On the smooth goatskin of her ravanne, she beats a 6/8 ternary rhythm. Kerwyn’s maravanne joins the dance and surfs the waves. “It’s the rhythm of the heartbeat, says Linzy with a smile. Mama Mauritius has brought forth her children in pain. We are the heirs to a violent and powerful story. Only the strongest have survived.”

She hums the legendary Amazing Grace. Eyes closed, face uplifted, a huge smile. Right now, Linzy is singing not for us alone.

“Can you hear the noise of the slaves in the hold of the slave ships? It’s a song that tells of strife, breath, and above all of life. Singing, dancing, playing music, it’s all one movement to share in the beauty and joy of life.”


Who are you?

“We commemorate the end of slavery, we know all the important dates, yet we never speak of the wounds. We do not delve into the depths of our memory to discover the hidden story. If I have always sung, it’s to find the answer to one question only: who are you? Who are you really?”
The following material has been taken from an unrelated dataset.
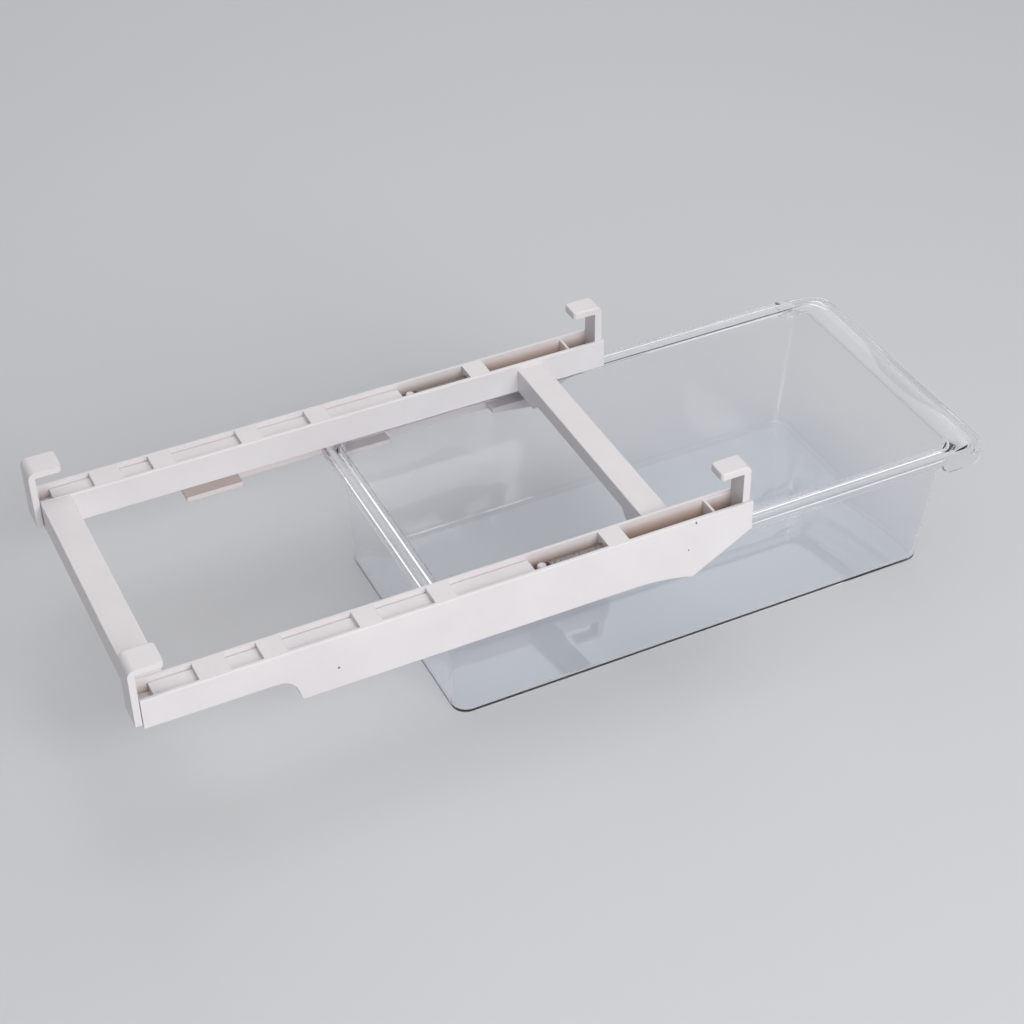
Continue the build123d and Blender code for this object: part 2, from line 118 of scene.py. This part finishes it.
# Springs, in metres
WIRE = 0.0005
COIL_DIAMETER = 0.0072
COIL_TURNS = 40
END_BEND_RADIUS = 0.0011
STEPS_PER_TURN = 28
BEND_STEPS = 7
WIRE_SIDES = 10


# ---------------------------------------------------------------- meshes
def mesh_piece(name, points, faces):
    """Makes a smooth object at the origin from whole arrays of points and faces."""
    mesh = bpy.data.meshes.new(name)
    mesh.from_pydata(points.tolist(), [], faces)
    mesh.polygons.foreach_set("use_smooth", np.ones(len(mesh.polygons), bool))
    mesh.update()
    piece = bpy.data.objects.new(name, mesh)
    bpy.context.scene.collection.objects.link(piece)
    return piece


def ring_faces(rings, around):
    """Quads between each ring of points and the next one, closed around."""
    ring = np.arange(rings - 1)[:, None] * around
    here = np.arange(around)[None, :]
    there = (here + 1) % around
    further = ring + around
    quads = np.stack([ring + here, ring + there, further + there, further + here], axis=-1)
    return quads.reshape(-1, 4).tolist()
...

Guided by the need to know in order to forgive, her luminous rise to fame is also a return to her beginnings. “I have plunged into the womb of Mauritius and unearthed my deepest roots. My maternal great-grandmother was a Muslim from Dar es Salaam, in Tanzania. Before changing to Bacbotte, my grandfather’s name was Bhagwat, which is Indian… Blood, sweat and lives are mixed. We are neither Afro nor Indi nor Chinese Mauritians, nor Muslims... we are all that and more.” Being Creole is not just a question of mixed race. It’s “something more”: it’s a way of taking completely opposing rhythms, languages and cultures and bringing them together as one inside you. “It’s our wealth, entirely contained in our Creole culture, our mother tongue. That is what breaks the chains,” says Linzy opening wide her arms to welcome the golden day.